Open Communication is the most important part of a healthy roommate(s) relationship. Roommate(s) relationships are the strongest when students keep lines of communication open. Take time to discuss issues and to get everything out in the open. Roommate(s) conflicts are not the time to be passive aggressive; that just fuels the fire. Using the beginning of the year to discuss and set expectations for the coming year. When a conflict arises, reflect on the expectations you previously set to help you resolve issues before they become unsolvable. As always, your RA is a great resource to assist you in creating open communication with your roommate(s).
No one is making you agree with your roommate’s beliefs, values, or likes and dislikes. But having a tolerant attitude allows you to respectfully disagree with another person without judgment. Remember, it is very possible that your roommate(s) may disagree with one of your values too. Use this opportunity to learn and grow by understanding the point of view of another person.
- Disagreements are normal
Living with a roommate(s) isn’t guaranteed to be all rainbows and butterflies, you are bound to disagree. Know that disagreements are a totally normal part of living with another person. Don’t ignore the disagreements, talk about them! Take care of conflicts that arise right away. The longer you allow things to build up, the worse they get. Try to think about how you can compromise on a situation instead of trying to “win the conflict”. Ask your RA for help if you need a mediator.
Deciding when and how to confront your roommate(s) is an important part of having a healthy roommate(s) relationship. Avoiding confrontation usually means avoiding a solution to the problem. Think of confrontation as the first step in finding a resolution, or the first step in creating a more comfortable living environment. Avoid confrontation when your roommate(s) is running out the door, yelling at you, or about to go to bed. Ask to schedule a time that is convenient for both of you to sit down and talk. Also consider your own state of mind before confronting a problem. If you are really upset, consider talking to your RA first in order to approach the conflict in a more productive time and manner.
- Understanding a Different Point of View
Put yourself in your roommate’s shoes. If you can’t seem to see things from your roommate’s perspective, you are free to disagree but at least you made an honest effort to understand where they are coming from. This may help you to understand why your roommate(s) holds certain beliefs even though you disagree with them.

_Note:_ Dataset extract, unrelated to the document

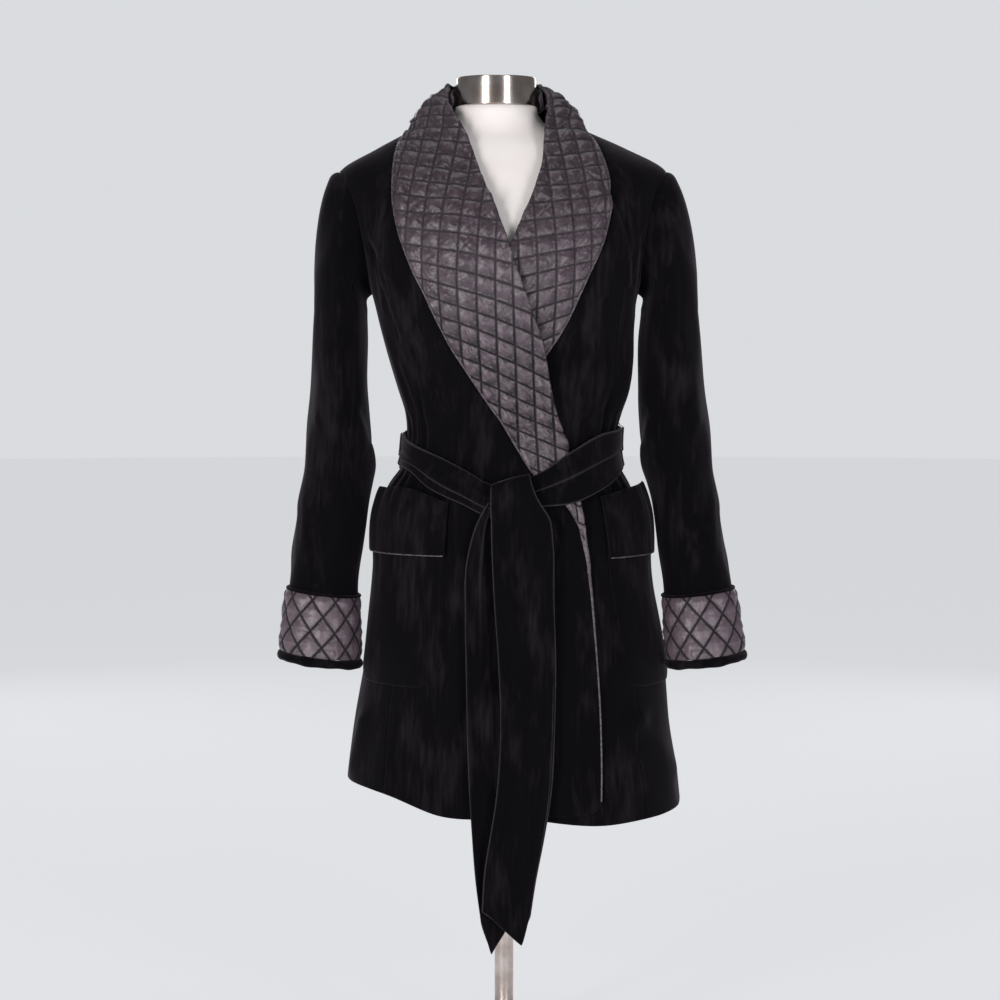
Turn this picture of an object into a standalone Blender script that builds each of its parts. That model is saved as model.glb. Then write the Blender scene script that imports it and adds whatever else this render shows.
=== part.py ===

- If you are wrong, admit it
No one likes it when someone cannot admit that they have made a mistake. Admit when you’re wrong, and by doing so you will encourage your roommate to do the same. Apologize. If you owe your roommate(s) an apology, give it. An apology can help to restore a relationship and create a more positive living environment.
- Have Fun!
Living on campus should be a fun experience. Spend quality time getting to your roommate(s) and have fun. Remember, however, that there are a lot of people in your hall you can spend time with. Get to know your neighbors and other residents in the community and make the most of the residence hall experience.
We have created a form consisting of a list of topics to help roommates and suitemates better understand each other's needs, beliefs and expectations. You can print out the form below and fill it out with your roommates or suitemates to use as a guideline for a respectful and fun living environment.

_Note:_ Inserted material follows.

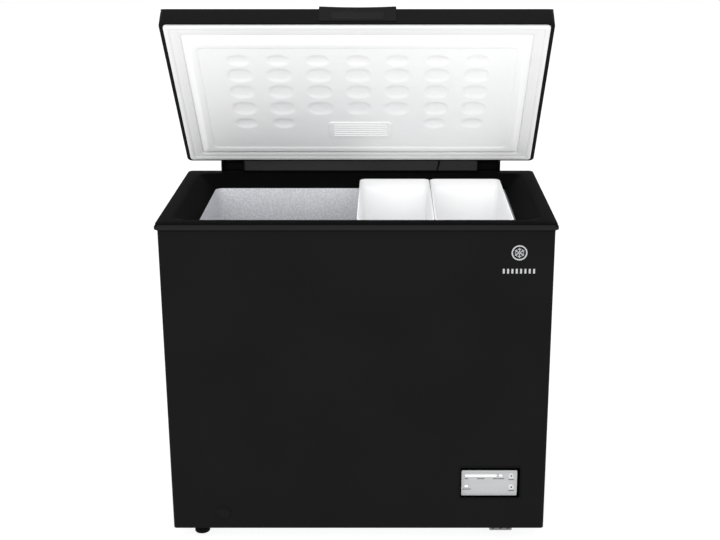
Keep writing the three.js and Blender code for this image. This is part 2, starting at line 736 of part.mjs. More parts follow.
// ---- lid, drawn closed ----
const PLUG = { side: 47, front: 41, rear: 37, bevel: 17, rim: 15, recess: 2, radius: 8 };
const LAMP = { x: 2, y: LID_REAR - 139.5, width: 158, depth: 62 };
const LAMP_BOARD = { width: 120, depth: 40, thickness: 1.6 };
const RAIL = { width: 12, front: 6, rear: 12 };
const HANDLE = { half: 88.5, nose: 5, tail: 14, ear: 6, earRise: 4.5, dipRise: 1 };
const SCOOP = { half: 62, height: 28 };
const plugAt = (extra, r) => inLid(PLUG.side + extra, PLUG.front + extra, PLUG.rear + extra, r);

function lidShell() {
  const shell = cut(
    loft([
      { ...inLid(0, 0, 0, 12), z: LID_BOTTOM },
      { ...inLid(0, 0, 0, 12), z: LID_TOP - 7 },
      { ...inLid(1.6, 1.6, 1.6, 10.5), z: LID_TOP - 2.6 },
      { ...inLid(5.5, 5.5, 5.5, 8), z: LID_TOP },
    ]),
    slab(inLid(LID_SKIN, LID_SKIN, LID_SKIN, 9), LID_BOTTOM + LID_SKIN, LID_TOP - LID_SKIN),
    slab(inLid(9.3, 6.7, 8.7, 9), LID_BOTTOM - 1, LID_BOTTOM + LID_SKIN + 1),
  );
  add(lidClosed, "lid_shell", shell, blackSheet);
  const { width, front, rear } = RAIL;
  for (const [name, x] of [["lid_rail_left", -RIGHT], ["lid_rail_right", RIGHT - width]]) {
    const outline = { x0: x + 0.4, x1: x + width - 0.4, y0: LID_FRONT + front, y1: LID_REAR - rear, r: 3 };
    const rail = loft([
      { ...outline, z: LID_TOP + GAP },
      { ...outline, z: LID_TOP + 2 },
      { ...outline, x0: outline.x0 + 1, x1: outline.x1 - 1, z: LID_TOP + 2.8 },
    ]);
    add(lidClosed, name, rail, blackPlastic);
  }
}

// White tray in the lid: a flange, a plug that reaches down into the frame, and a panel sunk in its rim.
function lidLiner() {
  const { bevel, rim, recess, radius } = PLUG;
  const face = LID_BOTTOM - PLUG_DEPTH;
  const liner = cut(
    join(
      slab(inLid(9.6, 7, 9, 8.5), LID_BOTTOM, LID_BOTTOM + 2.2),
      loft([
        { ...plugAt(bevel, radius + 3), z: face },
        { ...plugAt(0, radius), z: LID_BOTTOM },
        { ...plugAt(0, radius), z: LID_BOTTOM + 1 },
      ]),
    ),
    slab(plugAt(bevel + rim, 8), face - 1, face + recess),
    loft([
      { ...plugAt(bevel + 2, radius + 1), z: face + 4 },
      { ...plugAt(3, radius - 2), z: LID_BOTTOM + 2 },
      { ...plugAt(3, radius - 2), z: LID_BOTTOM + 3 },
    ]),
  );
  add(lidClosed, "lid_liner", liner, whitePlastic);
}

// Soft bulb that meets the frame, and the web that runs in to the plug.
function lidGasket() {
  const bulb = cut(
    loft([
      { ...inLid(12, 9.4, 12, 7), z: LID_BOTTOM - 5.6 },
      { ...inLid(10, 7.4, 10, 8), z: LID_BOTTOM - 4 },
      { ...inLid(10, 7.4, 10, 8), z: LID_BOTTOM - GAP },
    ]),
    slab(inLid(23, 20.4, 23, 6), LID_BOTTOM - 7, LID_BOTTOM + 1),
  );
  const web = slab(inLid(12, 9.4, 12, 7), LID_BOTTOM - 3.2, LID_BOTTOM - GAP);
  const inside = slab(plugAt(-1.5, PLUG.radius), LID_BOTTOM - 7, LID_BOTTOM + 1);
  const gasket = cut(join(bulb, web), inside);
  add(lidClosed, "lid_gasket", gasket, gasketWhite);
}

function lampAndFoam() {
  const { x, y, width, depth } = LAMP;
  const [halfWidth, halfDepth] = [LAMP_BOARD.width / 2, LAMP_BOARD.depth / 2];
  const board = [x - halfWidth, x + halfWidth, y - halfDepth, y + halfDepth];
  const floor = LID_BOTTOM - PLUG_DEPTH + 4 + GAP;
  add(lidClosed, "lamp_board", block(...board, floor, floor + LAMP_BOARD.thickness), boardGreen);
  const lens = { x0: x - width / 2, x1: x + width / 2, y0: y - depth / 2, y1: y + depth / 2, r: 9 };
  const cover = loft([
    { ...lens, x0: lens.x0 + 2, x1: lens.x1 - 2, y0: lens.y0 + 2, y1: lens.y1 - 2, z: LID_BOTTOM - 12.4 },
    { ...lens, z: LID_BOTTOM - 11 },
    { ...lens, z: LID_BOTTOM - 9 - GAP },
  ]);
  add(lidClosed, "lamp_cover", cover, whitePlastic);

  const foam = cut(
    join(
      slab(inLid(2.9, 2.9, 2.9, 8.6), LID_BOTTOM + LID_SKIN + GAP, LID_TOP - LID_SKIN - GAP),
      loft([
        { ...plugAt(PLUG.bevel + 2.6, PLUG.radius), z: floor },
        { ...plugAt(3.6, PLUG.radius - 2), z: LID_BOTTOM + 2 },
        { ...plugAt(3.6, PLUG.radius - 2), z: LID_BOTTOM + 4 },
      ]),
    ),
    block(board[0] - 1, board[1] + 1, board[2] - 1, board[3] + 1, LID_BOTTOM - 10, floor + 6),
  );
  add(lidClosed, "lid_foam", foam, foamYellow);
}

// Grip over the front edge, with raised ends, a dipped top and a shallow scoop in its face.
function lidHandle() {
  const { half, nose, tail, ear } = HANDLE;
  const [bottom, ears, dip] = [LID_BOTTOM + 4, LID_TOP + HANDLE.earRise, LID_TOP + HANDLE.dipRise];
  const front = new THREE.Shape();
  front.moveTo(-half, bottom);
  front.lineTo(half, bottom);
  front.lineTo(half, ears);
  front.lineTo(half - ear, ears);
  front.quadraticCurveTo(0, 2 * dip - ears, -half + ear, ears);
  front.lineTo(-half, ears);
  const scoop = new THREE.Shape();
  scoop.moveTo(-SCOOP.half, bottom - 1);
  scoop.lineTo(SCOOP.half, bottom - 1);
  scoop.quadraticCurveTo(SCOOP.half + 8, bottom + SCOOP.height - 4, SCOOP.half - 18, bottom + SCOOP.height);
  scoop.lineTo(18 - SCOOP.half, bottom + SCOOP.height);
  scoop.quadraticCurveTo(-SCOOP.half - 8, bottom + SCOOP.height - 4, -SCOOP.half, bottom - 1);
  const handle = cut(
    prismY(front, LID_FRONT - nose, tail),
    block(-half - 1, half + 1, LID_FRONT - GAP, tail + 6, bottom - 1, LID_TOP + GAP),
    prismY(scoop, LID_FRONT - nose - 1, LID_FRONT - 3),
  );
  add(lidClosed, "lid_handle", handle, blackPlastic);
}

function leadGrommet() {
  const profile = [
    [0, 0],
    [5, 0],
    [3.4, 2.6],
    [0, 2.6],
  ];
  add(lidClosed, "lead_grommet", lyingBack(profile, LEAD.top, LID_REAR + GAP, LID_BOTTOM + 8), footRubber);
}

// ---- baskets ----
// Deep tubs whose front and rear flanges rest on the frame's sloped collar.
function basket(name, [x0, x1]) {
  const [near, far] = [59.5, 450.5]; // edges of the flanges
  const level = (side, end, r, z) => ({ x0: x0 + side, x1: x1 - side, y0: near + end, y1: far - end, r, z });
  const outer = loft([
    level(12, 40, 12, BASKET_BOTTOM),
    level(9, 36, 14, BASKET_BOTTOM + 5),
    level(2, 24.2, 14, BASKET_TOP - 16),
    level(0.6, 0, 14, BASKET_TOP - 3.4),
    level(0, 0, 15, BASKET_TOP),
  ]);
  const inner = loft([
    level(14, 42, 10, BASKET_BOTTOM + 2.4),
    level(11.2, 38.2, 12, BASKET_BOTTOM + 7),
    level(4.2, 26.6, 12, BASKET_TOP - 14),
    level(2.4, 2.4, 12.5, BASKET_TOP + 0.2),
  ]);
  add(cabinet, name, cut(outer, inner), basketWhite);
}

outerWrap();
rearPanel();
sideGrille();
bottomPan();
innerLiner();
foamAndCircuit();
machinery();
topFrame();
controls();
drain();
feet();
hinge("left", -HINGE_X);
hinge("right", HINGE_X);
wiringStrip();
lampLead();
badge();
lidShell();
lidLiner();
lidGasket();
lampAndFoam();
lidHandle();
leadGrommet();
for (const [side, span] of Object.entries(BASKETS)) basket("basket_" + side, span);

export default freezer;
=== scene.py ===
"""A black chest freezer with its lid propped open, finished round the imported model."""
import json
import math

import bmesh
import bpy
from mathutils import Matrix, Vector


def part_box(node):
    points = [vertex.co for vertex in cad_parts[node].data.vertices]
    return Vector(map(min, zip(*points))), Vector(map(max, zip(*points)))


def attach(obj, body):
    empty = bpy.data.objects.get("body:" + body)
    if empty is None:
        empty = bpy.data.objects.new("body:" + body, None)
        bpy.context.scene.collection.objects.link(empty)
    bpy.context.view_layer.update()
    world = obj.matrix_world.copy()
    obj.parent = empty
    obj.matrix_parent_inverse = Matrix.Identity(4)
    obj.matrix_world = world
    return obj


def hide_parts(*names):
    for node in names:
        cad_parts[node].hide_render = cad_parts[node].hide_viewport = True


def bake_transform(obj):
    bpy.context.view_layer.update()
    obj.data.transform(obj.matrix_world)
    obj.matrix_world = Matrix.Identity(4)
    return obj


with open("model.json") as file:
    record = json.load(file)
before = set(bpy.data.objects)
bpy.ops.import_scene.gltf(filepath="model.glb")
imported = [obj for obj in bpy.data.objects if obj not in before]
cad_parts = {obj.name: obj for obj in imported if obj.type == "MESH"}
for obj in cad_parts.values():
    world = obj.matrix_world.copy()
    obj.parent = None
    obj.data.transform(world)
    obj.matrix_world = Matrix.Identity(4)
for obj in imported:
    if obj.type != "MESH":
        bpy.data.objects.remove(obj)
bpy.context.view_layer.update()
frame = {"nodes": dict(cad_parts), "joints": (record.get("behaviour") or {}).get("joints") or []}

# ---- millimetres: x from the middle, y back from the top frame's front edge, z up from the floor ----
MM = 0.001
TO_ROW = Matrix.Translation((0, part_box("top_frame")[0][1], 0)) @ Matrix.Scale(MM, 4)
TO_MM = TO_ROW.inverted()
LID_HINGE = next(j for j in frame["joints"] if j["name"] == "lid_hinge")
AXIS = TO_MM @ Vector(LID_HINGE["pos_m"])
OPEN = math.radians(LID_HINGE["range_deg"][1])  # from closed to the propped pose
OPENED = Matrix.Translation(AXIS) @ Matrix.Rotation(-OPEN, 4, "X") @ Matrix.Translation(-AXIS)
OUTWARD = Matrix.Rotation(math.radians(90), 4, "X")  # drawn in x and z with +Z out of the front wall
REARWARD = Matrix.Rotation(math.radians(-90), 4, "X")  # the same out of the rear wall, with z upside down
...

Things for you to think about before living with a roommate:
- What are my “pet peeves” or things that I can easily get frustrated about?
- What do I value in a roommate(s) relationship? How will this affect my ability to live with someone else?

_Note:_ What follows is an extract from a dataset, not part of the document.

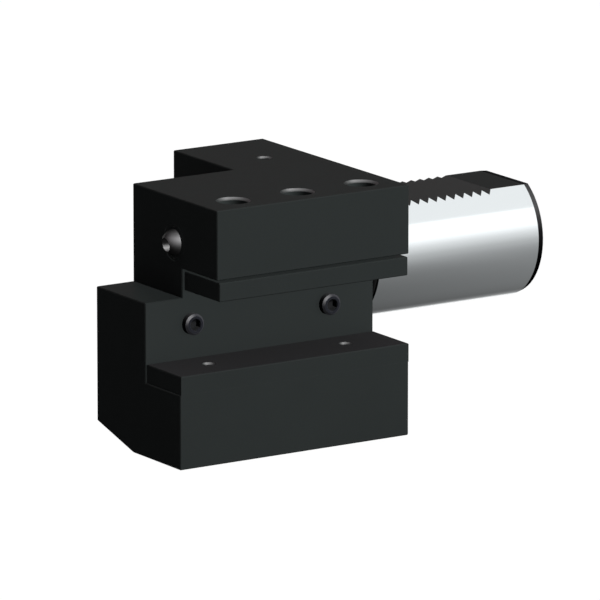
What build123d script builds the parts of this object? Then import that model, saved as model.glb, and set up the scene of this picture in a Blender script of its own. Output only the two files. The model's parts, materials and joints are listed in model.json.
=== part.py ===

- How do I like to deal with conflict? Am I willing to confront someone?
- What times do I prefer to study? Sleep?
- Am I ok with having overnight guests? What about a significant other?
Suggested Questions to Ask Your Roommate:
Before you move in:
- Where are you from? Why did you choose The University of Iowa?
- Who is bringing X (i.e. refrigerator, microwave, tv, etc.) item?
- How do we want to arrange the space?
Move – In Day:
- What do you like to do for fun?
- What kind of room decorations or posters do we want?
- How neat does the space need to be so we are both happy?
- How do we want our beds configured? (remember both roommates must sign off on bed configuration work orders)
Within the first couple of days:
- Are you a morning person or a night owl?
- When do you have to get up in the morning?
- What kind of alarm do you use? Is it ok to press snooze? How many times can someone ignore their alarm?
- How messy or neat do you keep your room?
- Will you let your roommate(s) use/borrow any of your belongings? Do you want them to ask first?
- Do you sleep with the windows open or closed? Do you like the room warm or cool?
- How do you feel about visitors or overnight guests? Significant others? Do you want to be asked ahead of time about them coming?
- Are you going to study in your room? Do you study with music on or in silence? Is it ok for me to play music, watch tv, etc. while you study?
- Do you plan on going out?
Other suggested topics to discuss:
- Study habits
- Noise levels
- Security of your room (locking doors/windows)
- Having people over
- Phone/skype use
- Overnight guests
- Hygiene and cleaning (who is responsible for what)
- Borrowing items
- Sleep habits
- Room temperature
We know that it can be a big transition to live with a roommate for the first time and our staff is here to help if you experience conflict. Your RA is a great resource to help you navigate a challenging roommate conflict or even just a small conflict. They can assist you in completing a roommate agreement with your roommate if a conflict arises or can mediate a conversation. Use them as a resource!